Simple tomato passata + my cool machine

Making pasatta at ediblebackyard

This new tool is the love of my life – it’s a Rigamonti Passata machine. 100 times faster and easier than my old mouli which though its churned out litres and litres of tomatoes over the years, I wasn’t sad to see go. Heartless.

Roasted tomato pasatta is my go to – its so delicious, but when things are hectic and there’s a basket of tomatoes that need using I go really simple and process them raw.

Compared to the mouli, the rigamonti is a dream. Pop the raw tomatoes in the top, turn the handle and the skins shoot out the side and the flesh and juice out the front into the bowl.

Put the tomato skins through the pasatta machine a few times
Put the skins through the machine a few times to extract every last drop

Same as when you use a mouli, you need to put the skins back through the machine a few more times to extract every last drop. So much flavour under the skins!

Very little waste from a Rigamonti pasatta machine

From todays harvest of 3.3kg of tomatoes I get x5 600ml bottles of pasatta with only 172g of waste for the compost bin. (You can of course whizz your tomatoes up whole and include skin and all if you like it like that. )

5 bottles of homemade pasatta

If you are processing in a water bath (or in my case a stock pot with a towel on the bottom), sterilise your jars and leave them to cool. Then put 1 teaspoon of salt and 1Tablespoon of lemon juice in the bottom and fill with pasatta. Heat process for 40mins.

If you are going overflow styles – sterilise your jars and bring your pasatta to the boil in a pot. Add basil, garlic, oregano – whatever you like. Bottle into hot jars and seal.

A rigamonti is really easy to dismantle and clean

Such simple components! and easy as to dismantle and clean.

I couldn’t find one of these wondrous things in NZ, but I tracked one down over the ditch. Andy and Donna at Bake and Brew were happy as to send me one over.

Comments

  1. Passats looks yum. Too bad they didn’t make this machine out of metal, rather than plastic ;(. What didn’t you like about your mouli? I was just looking into getting one, a step up from using my seive and spoon.

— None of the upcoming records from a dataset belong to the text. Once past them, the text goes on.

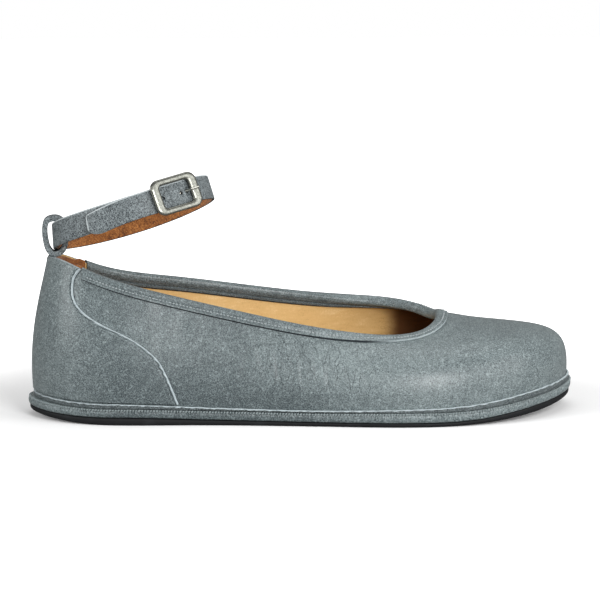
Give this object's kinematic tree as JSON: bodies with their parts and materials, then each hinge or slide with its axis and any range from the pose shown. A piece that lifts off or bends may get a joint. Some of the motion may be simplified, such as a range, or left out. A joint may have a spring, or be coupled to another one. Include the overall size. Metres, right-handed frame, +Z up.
{
  "type": "barefoot ballet flat",
  "caption": "Right ballet flat for barefoot walking: low leather upper with a wide toe box, thin flat sole, and a buckled ankle strap held by a loop at the heel.",
  "frame": {"origin": "middle of the bounding box in plan, at the height of the sole's flat underside", "axes": "+X from heel to toe, +Y towards the inner side of the foot, +Z up"},
  "size_m": [0.2572, 0.1008, 0.1156],
  "materials": {
    "grey_leather": "pebbled, satin",
    "tan_leather": "matt suede and smooth lining",
    "black_rubber": "matt",
    "steel": "antique silver"
  },
  "bodies": {
    "root": {"outsole": "black_rubber", "midsole": "grey_leather", "insole": "tan_leather", "upper": "grey_leather", "rand": "grey_leather", "heel_counter": "grey_leather", "heel_lining": "tan_leather", "collar_binding": "grey_leather", "heel_loop": "grey_leather", "ankle_strap": "grey_leather", "buckle_frame": "steel", "buckle_prong": "steel"}
  },
  "joints": []
}
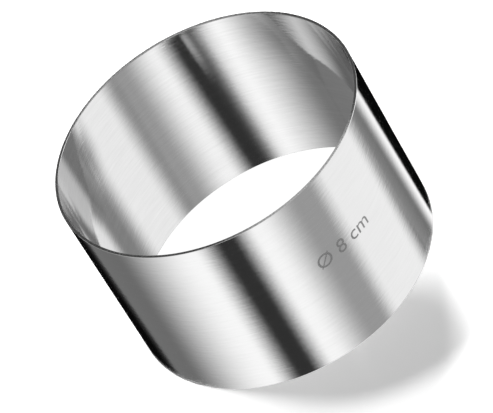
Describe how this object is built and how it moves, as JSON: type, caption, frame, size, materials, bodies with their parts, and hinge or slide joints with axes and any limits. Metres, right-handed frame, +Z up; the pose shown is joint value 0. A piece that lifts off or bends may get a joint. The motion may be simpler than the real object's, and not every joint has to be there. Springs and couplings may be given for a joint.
{
  "type": "baking ring",
  "caption": "Plain round baking ring, open at both ends: a thin rolled steel wall closed by one butt-welded seam, with deburred rims.",
  "frame": {"origin": "centre of the bottom rim, on the ring's axis, in the plane it rests on", "axes": "+Z up along the ring's axis, -Y towards the front, the welded seam near -X"},
  "size_m": [0.08, 0.08, 0.05],
  "materials": {
    "brushed_steel": "brushed round the ring, semi-bright",
    "weld_steel": "ground weld, satin"
  },
  "bodies": {
    "root": {"ring_band": "brushed_steel", "seam_weld": "weld_steel"}
  },
  "joints": []
}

    • I loved my mouli Suzanne, until I discovered this Rigamonti! Made all my baby food with my mouli and have processed tonnes of stuff through it, but a mouli is really labour intensive compared to this awesome thing (though it’ll be a big jump from a sieve and spoon!) And yeah I get it about the plastic fantastic. Because all the components are simple and robust and there are no electrics Rigamonti’s last without need of repair – hardly a single use item. Enjoy your mouli! (Be sure to get a robust one, there are plenty of flimsy modern ones out there. My one came from a second hand shop and was as tough as old boots.)

  2. Carmel Gray says:

    Hi Kath
    Have had a look at this website,(bake and brew) and cannot see this device anywhere. What is it categorized under please?